Yo os pido, casi suplicándoos, que recéis para que en los siglos futuros, empezando por el próximo Papa, la Iglesia pueda tener un Papa verdaderamente lleno de Dios, que vea con los ojos de Cristo, que oiga con los oídos de Cristo, que hable con la boca de Cristo, que razone con la cabeza de Cristo y que ame con el corazón de Cristo. Yo os pido a vosotros exactamente esto, tenemos delante un futuro que podemos escribir luminoso o tenebroso, Dios está trabajando para escribirlo luminoso y está pidiendo a las almas, por este motivo, una inmolación que parece no tener fin y aumenta de día en día, en un vórtice impresionante y sorprendente. Nosotros amamos la Iglesia porque por ella hemos rezado, hemos sufrido y hemos dado todo lo que podíamos dar, incluso nuestra vida. Nosotros, como comunidad, la amamos, somos una célula viva en el interior de la Iglesia y nuestra misión es sanar poco a poco las otras células del Cuerpo Místico de Cristo, para que finalmente, pueda brillar de luz, de fuerza y de vitalidad tales que cada hombre frente a este espectáculo pueda elevar la mirada a Dios y darle gracias por esta gran obra maestra.

María, Madre de la Eucaristía, es también Madre de la Iglesia y el 8 de diciembre pasado yo confié a María la Iglesia entera.
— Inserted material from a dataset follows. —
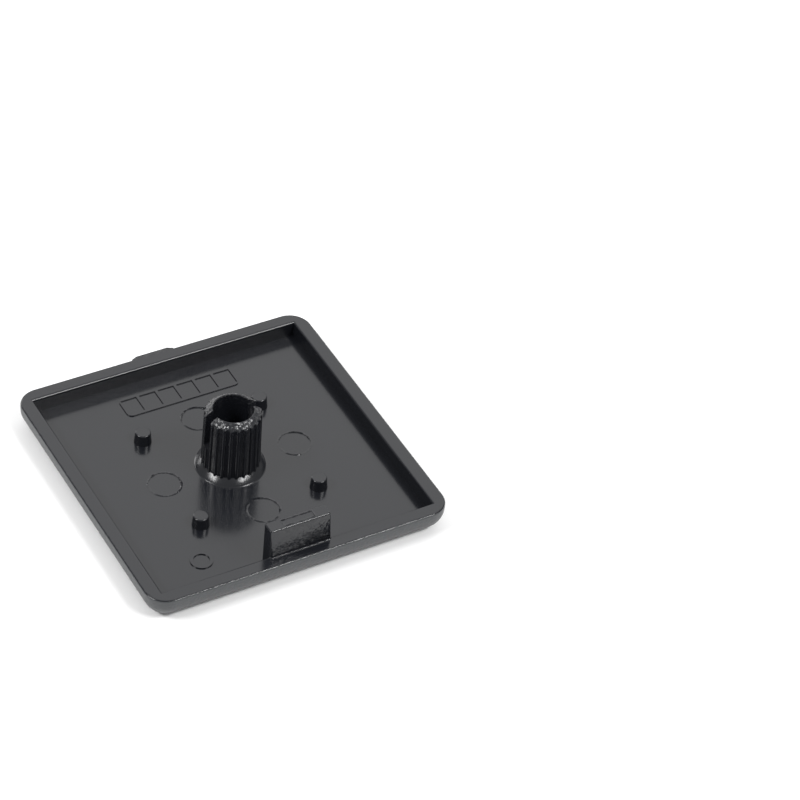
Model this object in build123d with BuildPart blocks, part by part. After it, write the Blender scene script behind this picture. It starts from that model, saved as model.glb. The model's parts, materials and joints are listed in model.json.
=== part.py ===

Era un gesto que tenía que hacer y lo he hecho, era un gesto que Dios quería que se hiciese y ha sido hecho. Dios ha agradecido el encargo de toda la Iglesia a aquella que es Madre del Cabeza de la Iglesia, que así renacerá, resurgirá y será verdaderamente como Dios quiere.

Será aquel faro luminoso capaz de mandar rayos de luz a un mundo que, por desgracia, está yendo cada vez más veloz hacia su propia autodestrucción, porque los hombres que lo gobiernan, y no excluyo a los hombres de la Iglesia, en lugar de amar a los demás y a Dios se aman a sí mismos, en lugar de pensar en los demás piensan en sus intereses, en lugar de dar a los demás, se reservan para sí mismos y para su círculo íntimo de seguidores. Esto tendrá que acabar y por fin espero que todos nosotros, que todos los presentes podamos volver a ver a Dios en el centro de la Iglesia, a la cabeza de la Iglesia, padre de todos los hombres e ir hacia Él, como decía a veces Juan XXIII, cantando y esperando. Nunca debemos matar la esperanza, sino que debemos conservarla, porque tener esperanza significa creer en Dios y creer sólo en Él. Alabado sea Jesucristo.